A Boxing Hall of Fame inductee in 2015, Ray Mancini, spoke with more ire than Foreman. “It is a freak show. Paul has not fought anybody with boxing experience. I hope they put him in with some washed-up pro who is sure to knock him out.”
A boxing purist, Boom Boom Mancini, elaborated, “The senior circuit in boxing is ridiculous.” At 60, Mancini has received lucrative offers to join the geezer tour but said he has too much respect for his craft. “Boxing,” he said, “is a young man and woman’s sport.” As for Jake Paul and the Social Security fight scene, Mancini observes that these type of WWE-type contests “say a more about the state of boxing today than anything else.”
But what do they say? That professional boxing has been floored by the pandemic, the closing of gyms, and the shutdown of local boxing shows?
Some of Paul’s 15.1 million Instagram followers believe Mancini and company should cool it. For all the Paul bluster, it’s not as if they imagine their curly blonde hero, who has recently been accused of sexual assault, is in a league—or could be in a league—with the legends or even top echelon of the fight game. They just relish watching the heavyweight king of YouTube content.
Kelsey McCarson, a commentator on combat sports, agrees Paul “is a celebrity entertainer who has tons of fans because he creates content people want to see. And so, boxing’s version of a Kardashian attracts admirers as well as viewers, like college student Sivuse Mbingo, who says, “I have seen his [Paul’s] videos since the days of Vine and there’s something deeply satisfying about the possibility of seeing his face punched in. Unfortunately, that hasn’t happened... yet.”
But apart from Paul’s unquestionable ka-ching-raising capability, is the former Disney actor a liver shot to boxing?
Over the years, many Richie Riches and celebs have tried their hand at being tough guys.
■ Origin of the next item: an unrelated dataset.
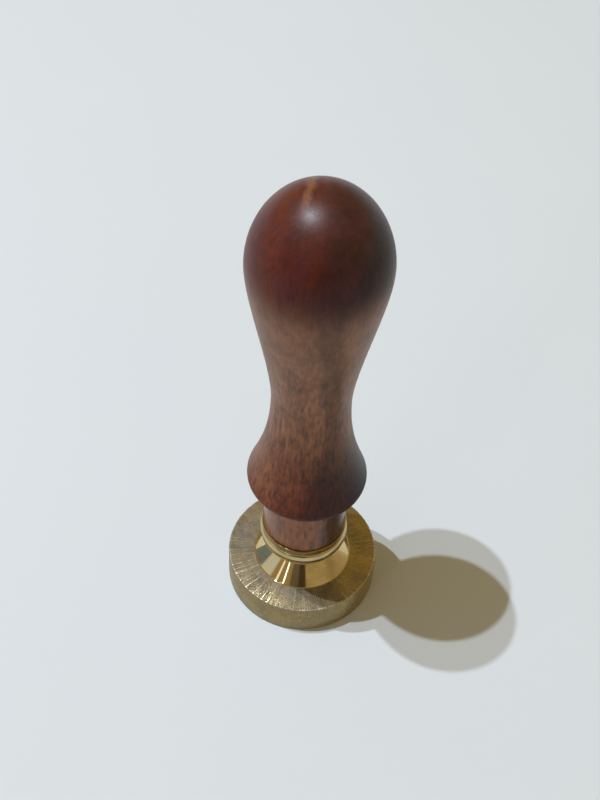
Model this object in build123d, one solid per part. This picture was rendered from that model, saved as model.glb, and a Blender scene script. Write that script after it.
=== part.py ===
from build123d import *
import os
from math import acos, asin, atan2, cos, degrees, radians, sin, sqrt, tan

os.makedirs("parts", exist_ok=True)

# A hand stamp for sealing wax: a turned rosewood handle on a turned brass head.
# Millimetres. Z is the axis of every piece and z = 0 is the engraved face, on which it stands.

# --- driving dimensions -------------------------------------------------------------------

# brass head: the die disc, and the boss that carries the thread
die_diameter = 25.0
die_thickness = 6.0
die_edge_chamfer = 0.25
boss_foot_diameter = 15.8
boss_foot_fillet = 0.3
boss_neck_diameter = 9.8
boss_cone_height = 3.5
boss_neck_height = 1.3

# machine thread between the stud and the head, ISO metric
thread_diameter = 7.0
thread_pitch = 1.0
thread_engagement = 6.8
thread_flank_gap = 0.03
thread_crest_gap = 0.10
socket_depth = 7.8
socket_tip_angle = 118.0
stud_end_chamfer = 0.5

# stud: the plain middle and the coarse thread that is driven into the wood
stud_shank_diameter = 6.0
stud_shank_length = 3.2
wood_thread_diameter = 6.4
wood_thread_root_diameter = 4.4
wood_thread_pitch = 2.5
wood_thread_length = 15.0
wood_thread_crest_width = 0.3
wood_thread_root_width = 1.1
stud_point_length = 3.0
stud_point_diameter = 0.8

# ferrule: the brass cup round the foot of the handle
ferrule_height = 4.5
ferrule_rim_diameter = 14.0
ferrule_rim_chamfer = 0.06
ferrule_bead_diameter = 14.5
ferrule_bead_below_rim = 2.3
ferrule_bead_top_radius = 1.3
ferrule_bead_foot_radius = 3.5
ferrule_groove_depth = 0.35
ferrule_floor_thickness = 1.2
ferrule_hole_gap = 0.1
ferrule_fit_gap = 0.05

# wooden handle, by the radii and heights that a turner would mark on the blank; its length
# and heights are taken from the rim of the ferrule
handle_length = 72.9
tenon_diameter = 11.8
neck_diameter = 13.5
neck_length = 10.4
neck_cove_radius = 0.6
bulb_diameter = 19.1
bulb_height_above_rim = 12.9
bulb_edge_radius = 1.1
bulb_cap_radius = 1.4
bulb_cap_turn = 20.5
bulb_sweep = 6.7
waist_diameter = 12.2
waist_height_above_rim = 31.8
waist_sweep_down = 6.5
waist_sweep_up = 7.6
knob_diameter = 20.7
knob_sweep_down = 5.6
knob_dome_height = 12.8
knob_sweep_up = 6.0
knob_crown_sweep = 6.7
pilot_spare_depth = 1.0

# engraved face: a six-petal rosette inside a plain ring
engraving_depth = 0.8
engraving_taper = 15.0
rosette_radius = 8.6
rosette_petals = 6
rosette_web = 0.3
berry_radius = 0.7
berry_circle_radius = 7.6
ring_outer_radius = 10.9
ring_width = 0.7
ring_depth = 0.5

# --- heights along the axis, worked out from the above --------------------------------------

die_top = die_thickness
cone_top = die_top + boss_cone_height
seat_height = cone_top + boss_neck_height
rim_height = seat_height + ferrule_height
floor_height = seat_height + ferrule_floor_thickness
stud_bottom = seat_height - thread_engagement
socket_bottom = seat_height - socket_depth
shank_top = seat_height + stud_shank_length
stud_top = shank_top + wood_thread_length + stud_point_length

thread_radius = thread_diameter / 2
triangle_height = thread_pitch * sqrt(3) / 2
thread_pitch_radius = thread_radius - triangle_height * 3 / 8
thread_root_radius = thread_radius - triangle_height * 17 / 24
socket_minor_radius = thread_radius - triangle_height * 5 / 8
wood_root_radius = wood_thread_root_diameter / 2


# --- helpers --------------------------------------------------------------------------------


def turned(outline):
    """Revolve a closed outline, drawn as (radius, height), about the axis."""
    face = make_face(Plane.XZ * outline)
    return revolve(face, Axis.Z)


def arc(centre, radius, start, end):
    """An arc of a circle in the outline plane, between two directions in degrees."""
    return CenterArc(centre, radius, start, end - start)


def polar(radius, angle):
    """The point at a radius and a direction in degrees, from the origin."""
    return radius * cos(radians(angle)), radius * sin(radians(angle))


def helical_ridge(profile, pitch, bottom, length):
    """Sweep an axial profile of (radius, half width) points up a right-hand helix."""
    sides = [(r, -w) for r, w in profile] + [(r, w) for r, w in reversed(profile)]
    section = Plane.XZ * Polyline(*sides, close=True)
    path = Helix(pitch=pitch, height=length, radius=profile[0][0])
    ridge = sweep(make_face(section), path=path, is_frenet=True)
    return Pos(0, 0, bottom) * ridge


def metric_ridge(root, crest, gap, bottom, length):
    """The ridge of the 60 degree thread, sunk a little into its core, wider by the gap."""
    sunk = root - thread_crest_gap
    half_widths = [
        thread_pitch / 4 - (radius - thread_pitch_radius) * tan(radians(30)) + gap
        for radius in (sunk, crest)
    ]
    profile = list(zip((sunk, crest), half_widths))
    return helical_ridge(profile, thread_pitch, bottom, length)


# --- brass head -------------------------------------------------------------------------------


def head_blank():
    """The disc and its conical boss, as one turning."""
    disc, foot = die_diameter / 2, boss_foot_diameter / 2
    neck, edge, fillet = boss_neck_diameter / 2, die_edge_chamfer, boss_foot_fillet
    slope = atan2(boss_cone_height, foot - neck)
    tangent = fillet * tan(slope / 2)
    on_disc = (foot + tangent, die_top)
    on_cone = (foot - tangent * cos(slope), die_top + tangent * sin(slope))
    outline = Polyline(
        (foot + tangent, die_top),
        (disc - edge, die_top),
        (disc, die_top - edge),
        (disc, edge),
        (disc - edge, 0),
        (0, 0),
        (0, seat_height),
        (neck, seat_height),
        (neck, cone_top),
        on_cone,
    ) + RadiusArc(on_cone, on_disc, fillet)
    return turned(outline)


def tapped_bore():
    """What the drill and the tap take out of the boss: a cone-ended bore with its thread."""
    minor, major = socket_minor_radius, thread_radius + thread_crest_gap
    tip = minor / tan(radians(socket_tip_angle / 2))
    above = seat_height + thread_pitch
    drilled = turned(
        Polyline(
            (0, socket_bottom - tip),
            (minor, socket_bottom),
            (minor, above),
            (0, above),
            close=True,
        )
    )
    start = stud_bottom - thread_pitch / 2
    return drilled + metric_ridge(minor, major, thread_flank_gap, start, seat_height - start)


def countersink():
    """The cone that eases the mouth of the threaded bore."""
    minor, mouth = socket_minor_radius, thread_radius + 2 * thread_crest_gap
    return turned(
        Polyline(
            (0, seat_height - mouth),
            (mouth, seat_height),
            (0, seat_height),
            close=True,
        )
    )


def petal():
    """One pointed petal of the rosette, where two circles of the rosette's radius cross."""
    side = rosette_radius - rosette_web
    left = Pos(*polar(rosette_radius, 60)) * Circle(side)
    right = Pos(*polar(rosette_radius, -60)) * Circle(side)
    return left & right


def engraving():
    """The sunk design of the face: petals, a berry between each two, and a ring."""
    step = 360 / rosette_petals
    cut = []
    for number in range(rosette_petals):
        turn = Rot(0, 0, number * step)
        cut.append(turn * extrude(petal(), engraving_depth, taper=engraving_taper))
        berry = Pos(*polar(berry_circle_radius, step / 2), 0) * Sphere(berry_radius)
        cut.append(turn * berry)
    inner = ring_outer_radius - ring_width
    middle = (ring_outer_radius + inner) / 2
    cut.append(
        turned(Polyline((inner, 0), (ring_outer_radius, 0), (middle, ring_depth), close=True))
    )
    return cut


def stamp_head():
    head = head_blank() - tapped_bore() - countersink()
    for piece in engraving():
        head -= piece
    return head


# --- stud ----------------------------------------------------------------------------------------


def stud_envelope():
    """The blank that the threads are cut in: chamfered below, pointed above."""
    crest, wood = thread_radius, wood_thread_diameter / 2
    return turned(
        Polyline(
            (0, stud_bottom),
            (crest - stud_end_chamfer, stud_bottom),
            (crest, stud_bottom + stud_end_chamfer),
            (crest, seat_height),
            (wood, seat_height),
            (wood, stud_top - stud_point_length),
            (stud_point_diameter / 2, stud_top),
            (0, stud_top),
            close=True,
        )
    )


def stud_core():
    """The stud without its ridges, longer below than the blank."""
    root, wood = thread_root_radius, wood_root_radius
    shank, below = stud_shank_diameter / 2, stud_bottom - thread_pitch
    runout = seat_height - thread_pitch / 4
    return turned(
        Polyline(
            (0, below),
            (root, below),
            (root, runout),
            (shank, runout),
            (shank, shank_top),
            (wood, shank_top + shank - wood),
            (wood, stud_top - stud_point_length),
            (stud_point_diameter / 2, stud_top),
            (0, stud_top),
            close=True,
        )
    )


def coarse_ridge():
    """The thread that is driven into the wood."""
    profile = [
        (wood_root_radius - thread_crest_gap, wood_thread_root_width / 2),
        (wood_thread_diameter / 2, wood_thread_crest_width / 2),
    ]
    bottom = shank_top + wood_thread_root_width
    length = wood_thread_length - 2 * wood_thread_root_width
    return helical_ridge(profile, wood_thread_pitch, bottom, length)


def threaded_stud():
    proud = thread_radius + thread_flank_gap
    start = stud_bottom - thread_pitch / 2
    machine = metric_ridge(
        thread_root_radius, proud, -thread_flank_gap, start, seat_height - thread_pitch - start
    )
    blank = (stud_core() + machine) & stud_envelope()
    return blank + coarse_ridge()


# --- ferrule ----------------------------------------------------------------------------------------


def brass_ferrule():
    rim, chamfer = ferrule_rim_diameter / 2, ferrule_rim_chamfer
    bore = tenon_diameter / 2 + ferrule_fit_gap
    hole = thread_radius + ferrule_hole_gap
    bead, widest = ferrule_bead_diameter / 2, rim_height - ferrule_bead_below_rim
    top, foot = ferrule_bead_top_radius, ferrule_bead_foot_radius
    shoulder = degrees(acos(1 - ferrule_groove_depth / top))
    under = degrees(asin((widest - seat_height) / foot))
    upper = arc((bead - top, widest), top, shoulder, 0)
    lower = arc((bead - foot, widest), foot, 0, -under)
    outline = [
        upper,
        lower,
        Polyline(
            lower @ 1,
            (hole, seat_height),
            (hole, floor_height),
            (bore, floor_height),
            (bore, rim_height),
            (rim - chamfer, rim_height),
            (rim, rim_height - chamfer),
            upper @ 0,
        ),
    ]
    return turned(Curve() + outline)


# --- handle -------------------------------------------------------------------------------------------


def wood_handle():
    neck, tenon = neck_diameter / 2, tenon_diameter / 2
    bulb = (bulb_diameter / 2, rim_height + bulb_height_above_rim)
    waist = (waist_diameter / 2, rim_height + waist_height_above_rim)
    crown = (0, rim_height + handle_length)
    knob = (knob_diameter / 2, crown[1] - knob_dome_height)
    edge, cap, cove = bulb_edge_radius, bulb_cap_radius, neck_cove_radius
    neck_top = rim_height + neck_length
    foot = floor_height + ferrule_fit_gap
    pilot, shank = wood_root_radius, stud_shank_diameter / 2
    pilot_top = stud_top - stud_point_length + pilot_spare_depth
    drill_tip = pilot_top + stud_point_length

    neck_cove = arc((neck + cove, neck_top), cove, 180, 90)
    bulb_edge = arc((bulb[0] - edge, bulb[1]), edge, -90, 0)
    bulb_cap = arc((bulb[0] - cap, bulb[1]), cap, 0, bulb_cap_turn)
    leave = polar(bulb_sweep, 90 + bulb_cap_turn)
    start = bulb_cap @ 1
    outline = [
        Polyline(
            (0, drill_tip),
            (pilot, pilot_top),
            (pilot, shank_top + shank - pilot),
            (shank, shank_top),
            (shank, foot),
            (tenon, foot),
            (tenon, rim_height),
            (neck, rim_height),
            neck_cove @ 0,
        ),
        neck_cove,
        Line(neck_cove @ 1, bulb_edge @ 0),
        bulb_edge,
        bulb_cap,
        Bezier(
            start,
            (start.X + leave[0], start.Y + leave[1]),
            (waist[0], waist[1] - waist_sweep_down),
            waist,
        ),
        Bezier(
            waist,
            (waist[0], waist[1] + waist_sweep_up),
            (knob[0], knob[1] - knob_sweep_down),
            knob,
        ),
        Bezier(
            knob,
            (knob[0], knob[1] + knob_sweep_up),
            (knob_crown_sweep, crown[1]),
            crown,
        ),
        Line(crown, (0, drill_tip)),
    ]
    return turned(Curve() + outline) - coarse_ridge()


# --- write ---------------------------------------------------------------------------------------------

pieces = {
    "stamp_head": stamp_head(),
    "threaded_stud": threaded_stud(),
    "brass_ferrule": brass_ferrule(),
    "wood_handle": wood_handle(),
}
for name, piece in pieces.items():
    export_step(piece, f"parts/{name}.step")
    box = piece.bounding_box()
    print(f"{name}: {piece.volume:.0f} mm3, z {box.min.Z:.2f} to {box.max.Z:.2f}")
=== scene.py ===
# %% [markdown]
# # A hand stamp for sealing wax
# The stamp is a turned rosewood handle on a turned brass head. The CAD model is the frame: it
# gives every size and place, and the pieces that are made here have to match it. Everything is
# in metres, with the stamp standing on its engraved face at the origin.

# %% Load the frame
from math import cos, radians, sin, tau

import bpy
from mathutils import Matrix, Vector


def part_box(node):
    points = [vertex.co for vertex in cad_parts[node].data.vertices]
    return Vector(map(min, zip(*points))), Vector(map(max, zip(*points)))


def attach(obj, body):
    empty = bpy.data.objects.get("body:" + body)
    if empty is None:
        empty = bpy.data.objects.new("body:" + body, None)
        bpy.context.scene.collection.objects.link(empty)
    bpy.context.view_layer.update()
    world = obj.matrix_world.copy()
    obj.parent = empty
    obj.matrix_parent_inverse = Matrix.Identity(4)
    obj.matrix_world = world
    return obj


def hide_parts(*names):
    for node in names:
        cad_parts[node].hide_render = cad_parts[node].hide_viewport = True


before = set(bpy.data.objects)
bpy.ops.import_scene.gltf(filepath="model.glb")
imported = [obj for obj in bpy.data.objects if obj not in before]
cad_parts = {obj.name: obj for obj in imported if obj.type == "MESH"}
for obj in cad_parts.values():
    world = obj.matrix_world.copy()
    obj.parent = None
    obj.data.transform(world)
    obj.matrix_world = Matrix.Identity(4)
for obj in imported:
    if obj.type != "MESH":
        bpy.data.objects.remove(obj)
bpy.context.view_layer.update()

mm = 0.001
for name in sorted(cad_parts):
    low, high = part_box(name)
    print(f"{name}: z {low.z / mm:.2f} to {high.z / mm:.2f} mm, radius {high.x / mm:.2f} mm")

# %% [markdown]
# ## Where the camera stands
# The stamp is seen from above and in front. Its circles show as ellipses, and how flat and how
# large each ellipse is tells the height and distance of the lens, so the camera is placed by
# numbers. A lens of 67.5 mm, on a frame whose long side is 36 mm, is a short telephoto lens.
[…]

I can’t help but speculate that people like the Paul brothers and 38-year-old “Billionaire Boxer” Joe Fournier (9-0) fear their riches—or in the Paul brothers’ case, Disney and influencer background—have made people perceive them as soft. For them, boxing is a form of psychotherapy, a chance to acquire that universally desired red badge of courage. However, if these Bentley-driving wannabe boxers really wanted to see whether or not they have a fighter’s heart and a modicum of skill, they would be upping their level of opponents. They would be taking the risk of trading punches with opponents who have at least earned the ring version of their high school diploma.
For folks who don’t feel any reverence for the sweet science, I can understand the joy of watching their YouTube hero under the klieg lights with Snoop Dogg brattling round-by-round analysis.
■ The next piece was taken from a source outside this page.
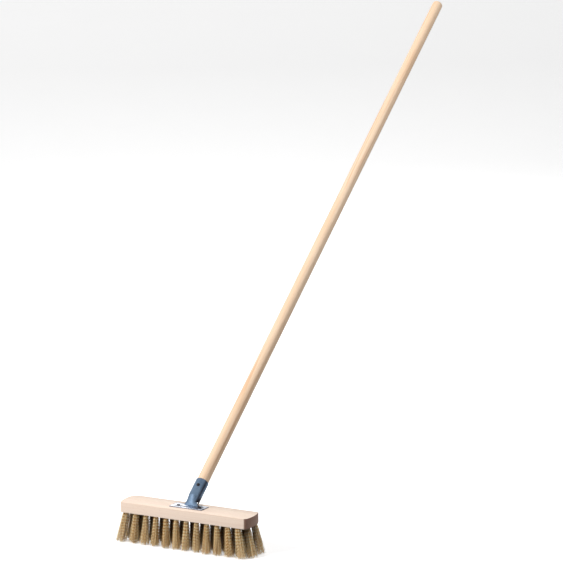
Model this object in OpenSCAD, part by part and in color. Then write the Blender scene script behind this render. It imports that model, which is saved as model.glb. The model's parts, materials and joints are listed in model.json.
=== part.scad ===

On the other hand, those of us who bow before the pantheon of warriors such as Ali, Frazier, Holmes, and the late Marvin Hagler, find it appalling to see pugilistic poseurs snatching their immense payouts and attention. For the boxing faithful, the lionization of Jake Paul is akin to watching a mediocre pickup basketball team outstrip the appeal of NBA champs.
Charles Farrell, a veteran boxing manager and the award-winning boxing writer of the forthcoming (Low)life: A Memoir of Jazz, Fight-Fixing, and the Mob, has defended fixing fights on the grounds that boxing is basically entertainment and as a manager your primary responsibility is the physical and financial well-being of your fighters. Nevertheless, this same quintessentially pragmatic boxing manager confesses:
I’ve never been more embarrassed to be associated with boxing than when watching the pantomime starring Jake Paul. Every aspect of the card was built around devaluing any hard-won knowledge or expertise that goes into being a good fighter… To date, this is the lowest point boxing has ever fallen to: boxing pitched to self-absorbed children.